[Rows from a 3D modeling dataset]
★ ★ ★ ★
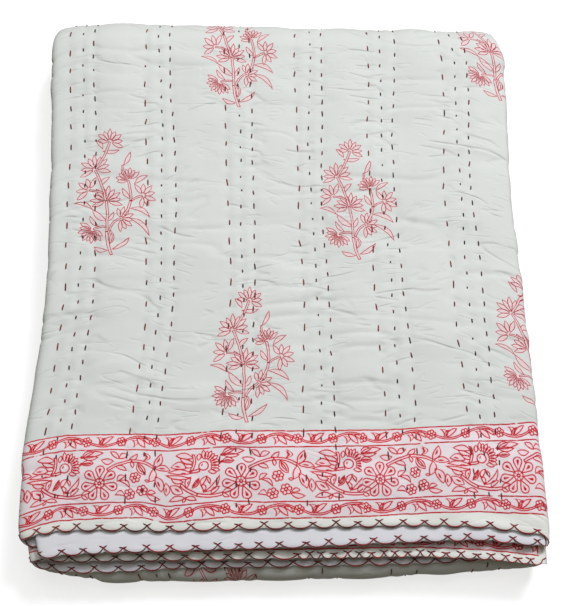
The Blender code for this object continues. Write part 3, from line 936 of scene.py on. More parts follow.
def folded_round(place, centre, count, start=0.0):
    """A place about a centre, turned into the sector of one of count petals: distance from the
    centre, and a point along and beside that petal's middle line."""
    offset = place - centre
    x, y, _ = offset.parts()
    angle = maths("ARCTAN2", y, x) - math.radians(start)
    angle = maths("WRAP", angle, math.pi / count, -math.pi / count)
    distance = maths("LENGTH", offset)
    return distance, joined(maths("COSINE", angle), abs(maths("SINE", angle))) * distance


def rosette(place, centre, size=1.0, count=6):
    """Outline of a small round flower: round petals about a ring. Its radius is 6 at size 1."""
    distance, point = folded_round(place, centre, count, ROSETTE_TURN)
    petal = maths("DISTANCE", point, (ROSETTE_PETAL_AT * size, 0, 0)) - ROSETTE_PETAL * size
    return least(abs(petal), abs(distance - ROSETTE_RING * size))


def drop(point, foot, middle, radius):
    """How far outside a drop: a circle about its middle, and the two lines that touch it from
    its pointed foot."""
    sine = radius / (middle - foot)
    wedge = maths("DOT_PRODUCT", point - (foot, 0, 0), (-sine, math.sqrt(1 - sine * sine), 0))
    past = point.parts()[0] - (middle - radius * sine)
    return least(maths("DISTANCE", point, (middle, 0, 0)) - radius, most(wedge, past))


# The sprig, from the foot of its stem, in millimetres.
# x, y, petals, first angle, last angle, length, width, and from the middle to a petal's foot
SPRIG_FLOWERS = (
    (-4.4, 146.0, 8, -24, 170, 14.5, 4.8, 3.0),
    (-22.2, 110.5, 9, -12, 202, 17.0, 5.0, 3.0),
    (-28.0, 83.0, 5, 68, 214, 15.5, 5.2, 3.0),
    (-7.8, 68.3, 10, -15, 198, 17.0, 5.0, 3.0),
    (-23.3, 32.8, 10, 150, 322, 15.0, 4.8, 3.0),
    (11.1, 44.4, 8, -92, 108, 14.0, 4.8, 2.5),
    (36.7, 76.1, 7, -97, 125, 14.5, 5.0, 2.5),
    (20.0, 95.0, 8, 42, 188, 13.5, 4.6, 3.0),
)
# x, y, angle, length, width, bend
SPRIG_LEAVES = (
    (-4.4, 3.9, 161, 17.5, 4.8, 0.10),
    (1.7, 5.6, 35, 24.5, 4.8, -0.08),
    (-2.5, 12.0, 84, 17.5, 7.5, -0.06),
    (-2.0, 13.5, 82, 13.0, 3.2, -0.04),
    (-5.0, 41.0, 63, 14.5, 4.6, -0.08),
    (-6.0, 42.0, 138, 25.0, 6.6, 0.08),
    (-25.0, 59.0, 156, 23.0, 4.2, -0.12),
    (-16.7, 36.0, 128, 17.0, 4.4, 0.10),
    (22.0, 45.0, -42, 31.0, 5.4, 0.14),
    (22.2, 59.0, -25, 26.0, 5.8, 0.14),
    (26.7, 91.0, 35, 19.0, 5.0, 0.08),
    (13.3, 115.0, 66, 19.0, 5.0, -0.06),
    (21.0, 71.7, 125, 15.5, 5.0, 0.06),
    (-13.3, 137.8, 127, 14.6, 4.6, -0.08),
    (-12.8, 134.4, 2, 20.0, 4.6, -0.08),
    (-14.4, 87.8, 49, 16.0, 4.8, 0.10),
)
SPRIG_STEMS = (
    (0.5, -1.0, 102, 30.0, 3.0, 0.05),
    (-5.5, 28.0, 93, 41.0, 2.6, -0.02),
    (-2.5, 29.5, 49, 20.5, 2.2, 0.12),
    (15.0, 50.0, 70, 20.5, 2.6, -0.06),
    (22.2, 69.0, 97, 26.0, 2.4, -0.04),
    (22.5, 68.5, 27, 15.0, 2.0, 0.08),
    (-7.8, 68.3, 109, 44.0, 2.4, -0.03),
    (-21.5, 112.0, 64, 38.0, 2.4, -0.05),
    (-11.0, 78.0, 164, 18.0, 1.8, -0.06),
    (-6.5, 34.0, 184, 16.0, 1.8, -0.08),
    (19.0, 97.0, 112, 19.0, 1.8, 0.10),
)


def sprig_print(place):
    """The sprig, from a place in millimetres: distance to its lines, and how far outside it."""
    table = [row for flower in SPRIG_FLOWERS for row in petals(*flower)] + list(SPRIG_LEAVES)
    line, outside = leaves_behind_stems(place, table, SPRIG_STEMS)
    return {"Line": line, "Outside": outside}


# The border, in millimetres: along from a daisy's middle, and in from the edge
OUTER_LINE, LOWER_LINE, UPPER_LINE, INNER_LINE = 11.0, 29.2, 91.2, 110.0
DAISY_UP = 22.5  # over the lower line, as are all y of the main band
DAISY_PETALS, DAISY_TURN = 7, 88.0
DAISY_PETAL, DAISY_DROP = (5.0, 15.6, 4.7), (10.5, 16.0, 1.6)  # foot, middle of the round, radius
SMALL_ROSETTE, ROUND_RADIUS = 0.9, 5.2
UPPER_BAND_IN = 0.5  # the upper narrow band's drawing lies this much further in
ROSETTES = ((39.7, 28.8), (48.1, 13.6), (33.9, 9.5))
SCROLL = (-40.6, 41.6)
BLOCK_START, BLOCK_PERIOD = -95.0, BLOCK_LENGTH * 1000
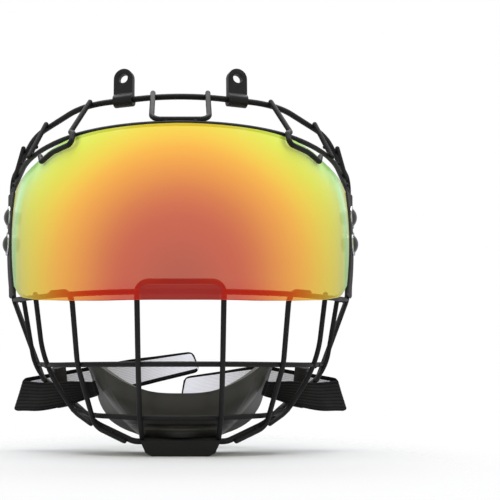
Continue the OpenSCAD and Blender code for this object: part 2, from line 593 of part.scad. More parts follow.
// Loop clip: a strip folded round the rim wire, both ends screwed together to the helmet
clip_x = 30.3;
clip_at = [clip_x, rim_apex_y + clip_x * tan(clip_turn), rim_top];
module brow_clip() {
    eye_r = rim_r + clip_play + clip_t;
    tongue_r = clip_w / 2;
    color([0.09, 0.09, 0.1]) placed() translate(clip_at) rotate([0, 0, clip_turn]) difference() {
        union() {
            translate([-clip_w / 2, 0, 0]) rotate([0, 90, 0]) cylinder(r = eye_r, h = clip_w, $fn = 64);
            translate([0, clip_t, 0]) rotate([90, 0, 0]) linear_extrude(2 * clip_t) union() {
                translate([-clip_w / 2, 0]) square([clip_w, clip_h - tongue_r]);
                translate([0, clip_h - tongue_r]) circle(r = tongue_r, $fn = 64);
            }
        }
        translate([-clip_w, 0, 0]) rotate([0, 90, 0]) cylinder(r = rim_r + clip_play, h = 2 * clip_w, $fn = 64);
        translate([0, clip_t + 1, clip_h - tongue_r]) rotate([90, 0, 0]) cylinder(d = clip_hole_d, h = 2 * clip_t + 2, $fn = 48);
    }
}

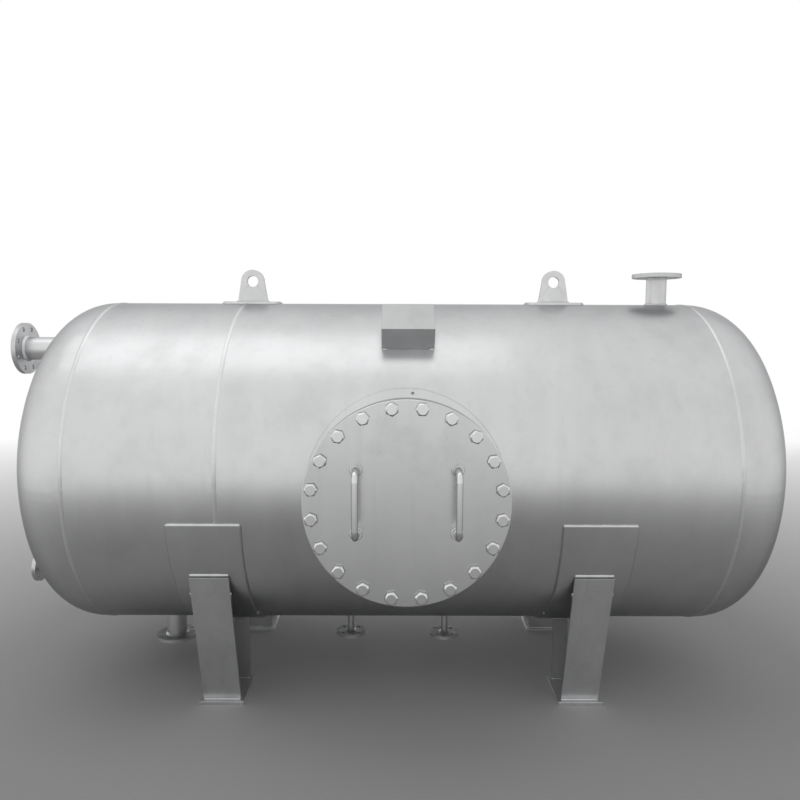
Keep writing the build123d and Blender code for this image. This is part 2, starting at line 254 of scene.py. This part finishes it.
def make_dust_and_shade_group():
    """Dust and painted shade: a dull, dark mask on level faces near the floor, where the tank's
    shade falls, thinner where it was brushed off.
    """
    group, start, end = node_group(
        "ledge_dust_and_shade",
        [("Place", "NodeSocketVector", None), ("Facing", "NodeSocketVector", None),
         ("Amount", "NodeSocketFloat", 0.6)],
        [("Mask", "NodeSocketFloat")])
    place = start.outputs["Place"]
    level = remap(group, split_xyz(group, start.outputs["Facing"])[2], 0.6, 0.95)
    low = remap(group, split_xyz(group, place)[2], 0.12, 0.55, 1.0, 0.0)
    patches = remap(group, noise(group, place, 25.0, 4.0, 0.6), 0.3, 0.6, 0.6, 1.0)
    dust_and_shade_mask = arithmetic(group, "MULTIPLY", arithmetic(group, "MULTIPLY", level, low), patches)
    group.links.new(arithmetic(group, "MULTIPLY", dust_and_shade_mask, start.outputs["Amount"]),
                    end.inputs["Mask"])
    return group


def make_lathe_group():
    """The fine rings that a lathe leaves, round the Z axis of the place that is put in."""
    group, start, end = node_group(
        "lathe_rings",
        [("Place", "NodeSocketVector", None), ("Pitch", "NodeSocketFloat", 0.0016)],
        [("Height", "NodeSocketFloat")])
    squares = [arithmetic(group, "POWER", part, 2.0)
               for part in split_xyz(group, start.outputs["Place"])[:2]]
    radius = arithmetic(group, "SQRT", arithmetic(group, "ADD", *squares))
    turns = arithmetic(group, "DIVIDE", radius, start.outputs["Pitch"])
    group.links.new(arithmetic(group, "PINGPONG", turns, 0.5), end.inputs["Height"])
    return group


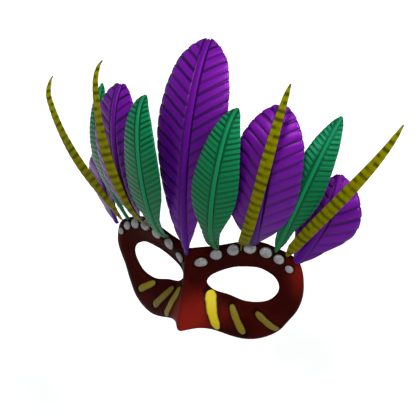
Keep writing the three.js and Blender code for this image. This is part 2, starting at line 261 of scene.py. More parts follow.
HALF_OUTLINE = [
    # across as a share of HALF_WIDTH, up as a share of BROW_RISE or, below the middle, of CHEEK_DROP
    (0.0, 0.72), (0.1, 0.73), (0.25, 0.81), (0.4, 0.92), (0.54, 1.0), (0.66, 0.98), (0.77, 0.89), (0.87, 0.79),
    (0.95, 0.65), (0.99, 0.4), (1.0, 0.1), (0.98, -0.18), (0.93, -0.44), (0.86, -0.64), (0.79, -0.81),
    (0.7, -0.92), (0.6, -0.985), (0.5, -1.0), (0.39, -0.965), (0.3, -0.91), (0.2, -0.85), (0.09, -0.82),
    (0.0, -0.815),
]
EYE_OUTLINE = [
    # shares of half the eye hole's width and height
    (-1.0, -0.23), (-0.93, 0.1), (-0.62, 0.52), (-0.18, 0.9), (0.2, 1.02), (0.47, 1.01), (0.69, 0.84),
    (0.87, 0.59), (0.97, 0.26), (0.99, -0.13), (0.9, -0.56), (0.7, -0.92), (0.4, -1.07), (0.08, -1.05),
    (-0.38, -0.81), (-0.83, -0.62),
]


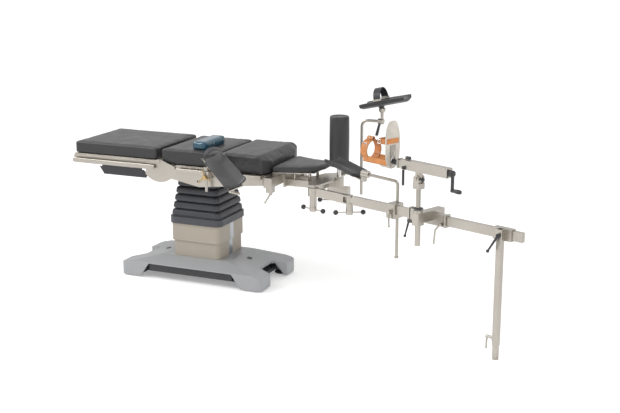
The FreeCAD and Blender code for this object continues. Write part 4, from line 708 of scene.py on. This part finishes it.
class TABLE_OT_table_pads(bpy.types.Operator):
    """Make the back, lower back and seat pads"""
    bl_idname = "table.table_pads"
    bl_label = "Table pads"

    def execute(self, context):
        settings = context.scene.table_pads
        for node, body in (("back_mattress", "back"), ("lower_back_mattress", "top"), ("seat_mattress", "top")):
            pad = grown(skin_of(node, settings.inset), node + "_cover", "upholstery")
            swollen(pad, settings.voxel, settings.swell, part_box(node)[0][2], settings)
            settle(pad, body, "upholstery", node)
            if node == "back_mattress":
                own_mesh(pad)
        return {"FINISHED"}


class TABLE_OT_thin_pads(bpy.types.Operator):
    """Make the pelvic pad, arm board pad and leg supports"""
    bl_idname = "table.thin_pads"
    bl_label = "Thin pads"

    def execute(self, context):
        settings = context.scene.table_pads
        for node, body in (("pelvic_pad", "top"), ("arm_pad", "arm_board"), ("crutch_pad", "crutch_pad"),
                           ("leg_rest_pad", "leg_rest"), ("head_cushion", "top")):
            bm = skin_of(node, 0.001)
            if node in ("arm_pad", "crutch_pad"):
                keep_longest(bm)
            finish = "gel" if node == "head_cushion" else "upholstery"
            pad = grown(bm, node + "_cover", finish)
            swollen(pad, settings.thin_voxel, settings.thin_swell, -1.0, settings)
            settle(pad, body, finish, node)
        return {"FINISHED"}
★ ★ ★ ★
Count the lines in the records above that contain the word "image", and give only that number.

# [Response]
2